The PPI points out that these local fixed bail schedules are particularly discriminatory against black men whose “pre-incarceration median income [is] 64% lower than that of their own non-incarcerated counterparts.”

 

White House: Money Bail Crude Way to Screen Pretrial Defendants

 

The PPI calls for a complete elimination of money bail, pointing out that research shows that an additional 25 percent of the legally innocent in jail could be released without any increase in crime. The White House, notes PPI, has condemned money bail as “a crude way to screen pretrial defendants for their risk of flight or danger to the community.”

 

Some jurisdictions, like the District of Columbia and the state of Kentucky, have turned to personal recognizance bonds to ensure the presence of defendants at trial and the practice has proven imminently successful.

 

Many local sheriffs’ departments want to keep high money bail in place because, in 41 states, they benefit from “pay-to-stay” programs—incarcerated individuals are required to pay room and board to the sheriffs for as much as $142 a day as in Riverside County, California.

 

These same sheriffs’ and local police departments also aggressively seek out poor people who do not (in most instances, cannot) pay fines for misdemeanor violations and traffic offenses.

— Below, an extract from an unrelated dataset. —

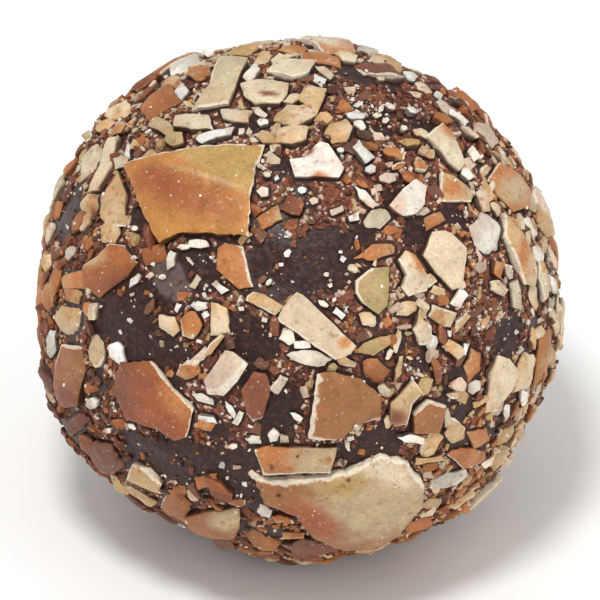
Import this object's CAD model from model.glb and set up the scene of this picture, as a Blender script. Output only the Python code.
import math
import random

import bmesh
import bpy
from mathutils import Matrix, Vector, noise
from mathutils.bvhtree import BVHTree
from mathutils.geometry import intersect_point_line


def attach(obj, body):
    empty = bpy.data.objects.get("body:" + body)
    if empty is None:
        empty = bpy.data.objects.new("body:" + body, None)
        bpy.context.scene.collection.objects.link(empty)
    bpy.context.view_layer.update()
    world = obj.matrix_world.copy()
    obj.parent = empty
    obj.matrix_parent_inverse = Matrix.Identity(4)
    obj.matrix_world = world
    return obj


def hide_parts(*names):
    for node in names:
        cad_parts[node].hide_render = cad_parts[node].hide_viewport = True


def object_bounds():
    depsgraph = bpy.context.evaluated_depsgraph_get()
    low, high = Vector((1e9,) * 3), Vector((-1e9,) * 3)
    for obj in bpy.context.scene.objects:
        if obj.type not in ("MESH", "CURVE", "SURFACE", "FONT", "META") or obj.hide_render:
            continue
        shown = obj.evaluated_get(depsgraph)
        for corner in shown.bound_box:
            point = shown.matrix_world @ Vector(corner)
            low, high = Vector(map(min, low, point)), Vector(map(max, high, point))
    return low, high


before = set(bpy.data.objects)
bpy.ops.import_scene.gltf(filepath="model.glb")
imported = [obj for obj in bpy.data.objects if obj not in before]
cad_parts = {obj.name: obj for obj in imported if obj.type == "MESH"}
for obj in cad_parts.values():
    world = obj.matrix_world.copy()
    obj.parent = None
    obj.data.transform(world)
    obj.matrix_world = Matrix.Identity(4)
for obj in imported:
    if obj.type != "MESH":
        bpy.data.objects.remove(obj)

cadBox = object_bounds()
scene = bpy.context.scene
mm = 0.001  # shapes are worked out in millimetres and finished in metres


def linear(hexColour):
    levels = [int(hexColour[place:place + 2], 16) / 255 for place in (1, 3, 5)]
    return [x / 12.92 if x <= 0.04045 else ((x + 0.055) / 1.055) ** 2.4 for x in levels] + [1]


# how the truffle stands, as its CAD does: the show side faces -Y and tips up
ball = {
    "radius": 14.5,
    "centreHeight": 13.8,
    "showTilt": 35,
    "uneven": 0.22, "unevenSize": 5.0,
    # swellings and dips round the show side's outline: degrees round, height, half width
    "lumps": (
        (0, -0.15, 10), (60, -0.45, 9), (83, -0.15, 10), (134, 0.5, 17), (176, -0.1, 9),
        (209, 0.75, 14), (245, -0.55, 17), (284, -0.2, 10), (309, 0.4, 11), (332, -0.3, 8),
    ),
    "cuts": 122,
    "dents": 0.16, "dentSize": 1.7,  # where the chocolate was pressed and rolled
    "grain": 0.03, "grainSize": 0.5,
    # nut meal stuck in the chocolate, thicker in patches and gone next to a bedded chip
    "crust": 0.13, "crustSize": 0.42, "crusted": 0.8, "crustVaries": 0.45, "crustPatchSize": 2.6,
    "crustGap": (0.02, 0.25),
    # bare patches on the back, and how ragged every patch is, by the waves in a radius
    "patchWaves": 4.5, "raggedWaves": 12, "ragged": 0.3, "spotEdge": (1.15, 0.8), "back": (0.3, 0.1),
    # places on the show side where bare chocolate shows: across, up, radius
    "bare": (
        (-13, 4.8, 1.9), (-9.6, 0, 2), (-7.2, 1.2, 1.6), (-9.2, -1.6, 1.8), (-9, 4.6, 0.8),
        (-1.6, 2.6, 1.4), (1.4, 2.4, 2), (0.2, 1.6, 1.3), (3.2, 12.6, 1.2), (3.4, 3.4, 0.9),
        (-2.4, -2.4, 1.3), (-6.4, -9.2, 2.4), (-9, -8.4, 1.6), (-4.2, -9.6, 1.8), (-0.8, -5.6, 1.1),
        (4, -8.4, 1.7), (11.6, -2, 1.4), (-3, 9.8, 0.8), (-5.6, 2, 0.8), (-3.4, -12.6, 0.9),
        (-10.9, -1.2, 1.3), (-8, -2.8, 1.3), (-6.8, -3.2, 0.9), (-1.3, -7, 1.2), (-2.8, -8.8, 1),
        (-2.9, -10.8, 1.1), (-0.8, -13, 0.7), (-2.8, 7.4, 0.6), (-1, 7.4, 0.7), (-11.2, -4.6, 0.8),
        (8.6, 4.8, 0.9), (-3.2, -3, 1), (9.2, -6, 0.8), (-4.6, -7.2, 0.8), (6.3, 3.7, 0.8), (3, -9, 0.8),
        (-2.4, -11.4, 0.9), (-3.1, -1.3, 0.8), (-4.8, 1.5, 0.7), (6.9, 9.6, 0.8), (5, 12, 0.9),
        (-9, -9.6, 0.9), (4.6, 9.6, 0.7), (8.9, -4.7, 1.4), (12.3, -1.4, 0.6), (2.3, -8.5, 0.8),
        (9.6, 3.8, 0.5), (-5.2, 0.9, 0.7), (-2.9, 0.6, 0.6), (-1, -13, 1), (-7, -4.8, 0.6), (3, 9.4, 0.5),
        (5, 5.6, 0.5), (11, -6.9, 0.7), (13.1, -1.2, 0.6), (6.8, -3.3, 0.8), (-1, 0.9, 0.8),
    ),
    # places there where only grit and dust stuck
    "gritty": (
        (4.4, 11.4, 2.8), (-0.4, 5.2, 2.4), (2.6, 6.4, 1.9), (10.6, -1.6, 2.3), (-1, -7, 1.8),
        (6.6, -4.2, 1.2), (2, -0.9, 1.3), (6.2, 11.6, 2), (-5.2, -7.6, 1.9), (9, 5, 1), (-2.6, -2.4, 1.8),
        (-11, -4.8, 1.6), (-4.8, -10.2, 2), (-9, 9, 1), (9.2, -6.2, 1), (1.2, 3.6, 1.8), (5.4, -8, 1.4),
        (-8.2, 4, 1.2), (-10.4, -8, 1.6),
    ),
    "hazy": ((-7.4, 1.3, 1.1), (-6.6, 0.4, 0.7)),  # with cocoa dust
}

tilt = math.radians(ball["showTilt"])
right = Vector((1, 0, 0))
up = Vector((0, math.sin(tilt), math.cos(tilt)))
facing = Vector((0, -math.cos(tilt), math.sin(tilt)))
centre = Vector((0, 0, ball["centreHeight"]))
lumps = [(right * math.cos(math.radians(turn)) + up * math.sin(math.radians(turn)), height,
          math.radians(halfWidth)) for turn, height, halfWidth in ball["lumps"]]
lumpReach = 3  # half widths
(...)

They want these poor people in jail where they can profit from excessive telephone and video visitation fees that typically cost $1 per minute. These exploitative jail fees not only penalize the legally innocent but, according to PPI, puts one third of their families in debt as they cover phone and visitation costs with their incarcerated loved ones.

 

So, naturally, sheriffs’ associations oppose the elimination of money bail and fixed bail schedules because that would take money out of their pockets.

 

Legally innocent people should not be made to pay, whether it’s pre-set money bail or excessive in-jail phone fees, just to profit city or county coffers. Such practices are not only unconstitutional but morally disgusting.

 

We await a ruling from the 11th Circuit.